Of my second featured book this week, The Mare, by Mary Gaitskill, I’ll refer to you my last blog post, where I wrote about it at length. (You have to scroll down through the weather and stone stuff to get to the book review.) The Mare is a hardcover novel and not cheap at $26.95, but if ever a new book was worth its full cover price, this is that book.

And now for something I’d love to call my own discovery, except that I learned about the book when a friend who is also a friend of the author sent me a copy. Garth W. Caylor (he actually goes by “Bill”) interviewed New York jazz musicians in the 1960s. He interviewed them in their homes, sometimes with interruptions by children or the telephone, so that the reader has the sense of being there in the room, and conversations ranged from music and dance, painting, literature, i.e., creativity in general, to the nitty-gritty of making a living in New York at that time, pros and cons of living in one part of the country or another or in another country altogether, to the deepest meaning of life as these creative individuals found it. These interviews are extraordinary, even to a reader (like myself) without a deep jazz background.

Here’s what makes me a little crazy, though. The author of this extraordinary book, nothing like which is available anywhere, could not find a publisher in the Sixties, after he had carefully secured permissions from all the musicians he interviews (can you imagine how disappointed they must have been?) and even after a book reviewer for Little Brown, one Ralph J. Gleason, music columnist for the San Francisco Chronicle, contributor to the iconic Downbeat (now online), and cofounder of no less than Rolling Stone, “urged” the publisher “with every ounce of conviction I have to publish it.” Little Brown sent a copy of Gleason’s review along to the author with their own rejection letter. What were they thinking? Caylor goes on to quote from Gleason’s letter (and who can blame him?)
...I have read it twice, and both times I have found it fascinating, but more than fascinating, I have found it illuminating. I would recommend it to my class and to my readers as I would recommend it to you.
And they passed it by. The mind boggles, does it not?

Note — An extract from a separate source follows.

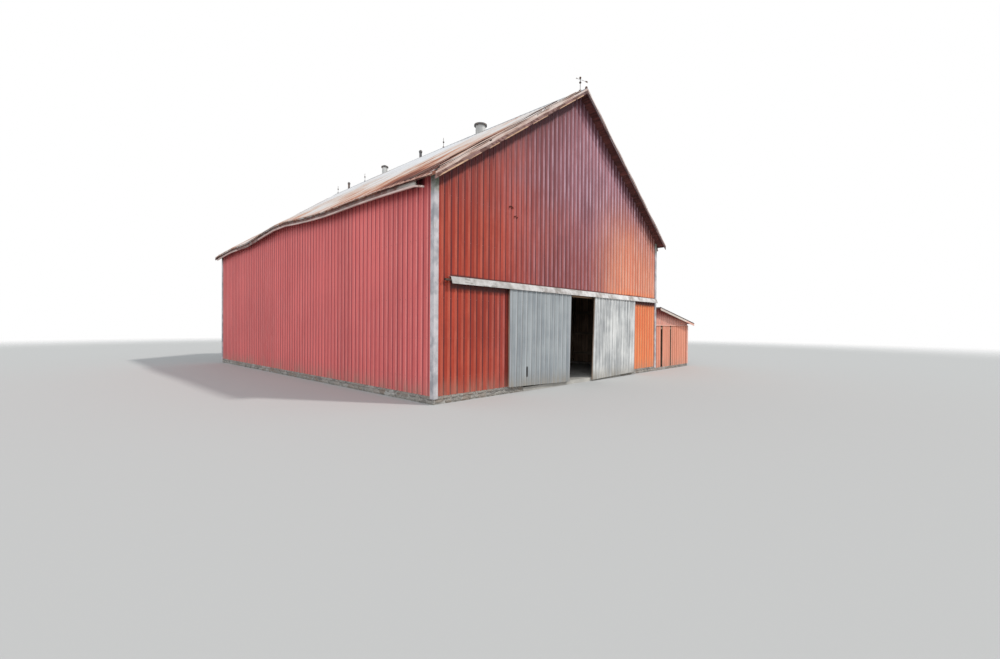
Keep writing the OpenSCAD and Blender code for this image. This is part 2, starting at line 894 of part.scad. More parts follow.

So now, decades later, the author has been driven to self-publishing to get his baby out into the world, and thanks to a friend in Tulsa, Oklahoma, I learned about author and book and was able to obtain copies of the book from the author and now have it for sale in Northport. I take great pride in offering it here.

But I should give you a taste of the book itself. Here’s a bit from the interview with Bill Evans, whose music I’m listening to as I compose this post. Caylor has just asked if Evans has become more “objective or detached” in his playing from early work to Little Lulu.
No—I don’t know. I still have to feel that I really like something for some reason or another. Like Little Lulu, I think, is a keen little melody. It’s not a matter of taking something which is a challenge—it just happens to be something we can work with, and happen to like. That’s the only thing. We simply enjoy it; I take it entirely seriously. It’s a humorous sounding tune, but that doesn’t mean I don’t take the humor seriously—I take it as seriously as anything else, and I try to make as much music out of it as I can.
I would love to quote the whole long section here but am refraining. Evans goes on to say that music too abstract to have a frame of reference is not satisfying to him, and both of those thoughts are important, I think, coming from a musician – the idea that enjoyment and fun are not divorced from taking music seriously and that, for this musician, some traditional frame of reference is crucial, however much freedom is introduced.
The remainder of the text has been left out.